4. Are all of Oregon’s teachers “walking the jobs tightrope?” Don’t be ridiculous. This is a union, not a professional organization. Job reductions, if any, are done on the basis of seniority. Every teacher knows precisely their “hire date” and their position in the seniority pecking order. Only those at the bottom of the seniority ladder have any concerns about future employment.
5. Are Oregon’s best teachers protected against “downsizing?” Of course not. Like I said, this is a union, not a professional organization and the teachers unions have successfully avoided any workable “merit” system that would ensure retention of quality teachers. One would expect that in a downsizing, it would be prudent to eliminate the poorest performers first. But not so in Oregon’s education system. It is about seniority and you are likely to see the worst teachers retained because they have been there so long that they are untouchable.

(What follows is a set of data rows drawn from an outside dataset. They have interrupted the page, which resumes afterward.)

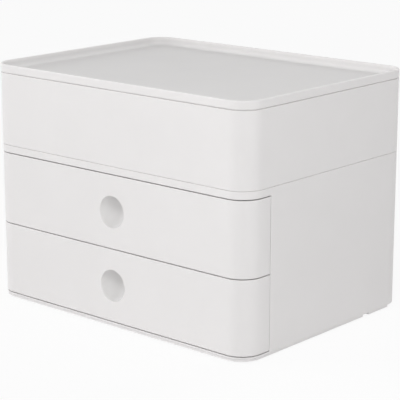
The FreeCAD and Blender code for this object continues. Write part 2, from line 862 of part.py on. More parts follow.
def screw(radius, length, head):
    """A screw along +Z with its head's face at z = 0; the shank ends in a blunt cone."""
    tip = radius
    shank = Part.makeCylinder(radius, length - tip)
    point = Part.makeCone(radius, radius / 3, tip, VECTOR(0, 0, length - tip))
    return head.fuse([shank, point]).removeSplitter()


def add_screws(name, solid, places, height):
    """One node of like screws: a copy of the solid at each place, all raised to the height."""
    feature = DOCUMENT.addObject("Part::Feature", name)
    feature.Label = name
    feature.Shape = Part.makeCompound([solid.translated(VECTOR(*place)) for place in places])
    feature.Placement = FreeCAD.Placement(VECTOR(0, 0, height.value), FreeCAD.Rotation())
    return feature


def build_base_screws():
    head_radius = S.base_head_radius.value
    shank_radius = S.base_screw_radius.value
    head = Part.makeCone(head_radius, shank_radius, head_radius - shank_radius)
    solid = screw(shank_radius, S.base_screw_length.value, head).cut(drive_cross(shank_radius))
    places = [(x.value, y.value, 0) for x, y in BASE_SCREWS]
    return add_screws("base_screws", solid, places, S.foot_drop + S.screw_clearance)


def build_front_screws(level):
    head_height = S.front_head_height.value
    head = Part.makeCylinder(S.front_head_radius.value, head_height)
    face_edges = [edge for edge in head.Edges if edge.BoundBox.ZMax < PLACE_TOLERANCE]
    head = head.makeChamfer(head_height / 4, face_edges)
    length = head_height + S.front_screw_length.value
    solid = screw(S.front_screw_radius.value, length, head).cut(drive_cross(S.front_screw_radius.value))
    solid = solid.rotated(VECTOR(0, 0, 0), VECTOR(1, 0, 0), 90)
    face = (TRAY_FRONT + S.tray_wall).value + head_height
    places = [(x.value, face, z.value) for x, z in FRONT_SCREWS]
    return add_screws(f"{level}_front_screws", solid, places, TRAY_BOTTOMS[level])


def check_features(parts):
    """Stops if a feature failed, a cut took nothing away or a part is not a sound solid."""
    for item in DOCUMENT.Objects:
        if "Invalid" in item.State or "Error" in item.State:
            raise RuntimeError(f"{item.Name} is in state {item.State}")
        if item.isDerivedFrom("PartDesign::Pocket") or item.isDerivedFrom("PartDesign::Groove"):
            removed = item.BaseFeature.Shape.Volume - item.Shape.Volume
            if removed < VOLUME_TOLERANCE:
                raise RuntimeError(f"{item.Name} cuts nothing")
    for part in parts:
        if part.Shape.isNull() or not part.Shape.isValid() or not part.Shape.Solids:
            raise RuntimeError(f"{part.Label} has no sound shape")


def main():
    parts = [build_housing(), build_base_plate(), build_shelf()]
    parts += [build_foot(corner) for corner in FOOT_PLACES]
    for level in ("upper", "lower"):
        parts += [build_drawer_tray(level), build_drawer_front(level), build_front_screws(level)]
    parts += [build_base_screws(), build_utensil_box(), build_lid()]
    DOCUMENT.recompute()
    check_features(parts)
    os.makedirs("parts", exist_ok=True)
    for part in parts:
        part.Shape.exportStep(f"parts/{part.Label}.step")
        print(part.Label, len(part.Shape.Solids), round(part.Shape.Volume, 1))


main()
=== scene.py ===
"""Looks of a desk file box: two drawers in a housing, a storage box on it and a lid with a tray.

Metres, in the frame's own axes: +X to the right, -Y out of the drawer fronts, +Z up. The drawer
fronts, the storage box and the lid are made here as fine surfaces. The other pieces keep the shapes
that the frame gives them.
"""

import math

import bpy
import numpy as np
from bpy.props import FloatProperty, FloatVectorProperty, PointerProperty
from bpy.types import Operator, Panel, PropertyGroup
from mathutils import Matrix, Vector


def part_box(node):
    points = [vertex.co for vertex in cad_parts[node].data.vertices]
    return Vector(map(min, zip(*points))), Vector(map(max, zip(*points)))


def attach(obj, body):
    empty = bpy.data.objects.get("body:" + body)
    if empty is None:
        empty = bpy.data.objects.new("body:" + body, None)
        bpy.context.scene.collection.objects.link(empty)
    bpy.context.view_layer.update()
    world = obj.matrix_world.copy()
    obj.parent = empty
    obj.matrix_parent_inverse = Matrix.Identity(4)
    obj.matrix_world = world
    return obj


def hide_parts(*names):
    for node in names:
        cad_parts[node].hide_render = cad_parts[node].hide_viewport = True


bl_info = {
    "name": "Desk file box",
    "version": (1, 0, 0),
    "blender": (4, 5, 0),
    "location": "3D View > Sidebar > File box",
    "description": "Dresses a desk file box with drawers, storage box and lid tray, and lights it",
    "category": "Object",
}

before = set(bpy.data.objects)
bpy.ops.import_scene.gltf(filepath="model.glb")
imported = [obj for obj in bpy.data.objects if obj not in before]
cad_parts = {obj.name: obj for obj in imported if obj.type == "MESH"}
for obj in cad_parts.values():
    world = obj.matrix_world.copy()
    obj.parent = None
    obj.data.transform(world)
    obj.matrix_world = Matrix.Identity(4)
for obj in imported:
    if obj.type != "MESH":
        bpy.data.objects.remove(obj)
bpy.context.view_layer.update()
MM = 0.001

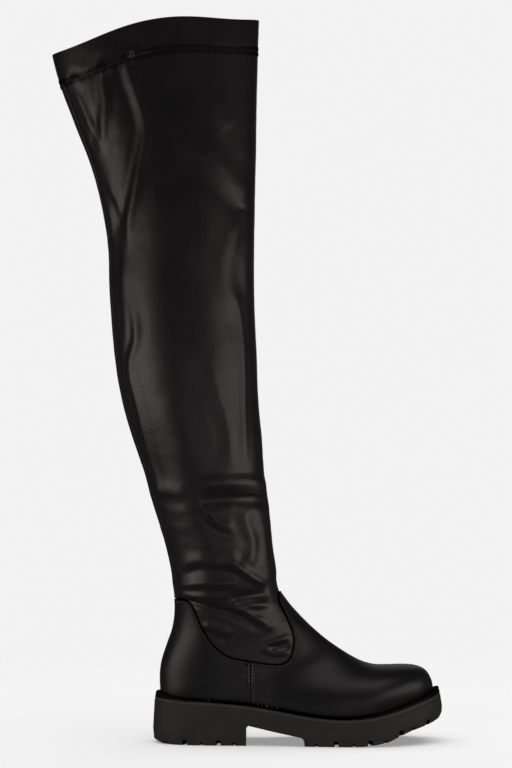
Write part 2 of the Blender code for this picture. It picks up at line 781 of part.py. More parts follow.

As I said before, the loss of any job is a personal tragedy. But the suggestion that the loss of 6,500 public employee jobs over three years has some greater relevance than the loss of 152,000 private sector jobs is just bizarre. The suggestion that because Oregon cannot afford to maintain a bloated bureaucracy somehow “blunts” economic recovery demonstrates a remarkable lack of understanding about the economy, and a tin ear about the plight of those in the private sector who have lost their jobs and have remained unemployed for over two years.
Until the state’s policymakers and the mainstream media turn away from the primacy of government and recognize that it exists to serve, not to be served, Oregon will continue to founder economically.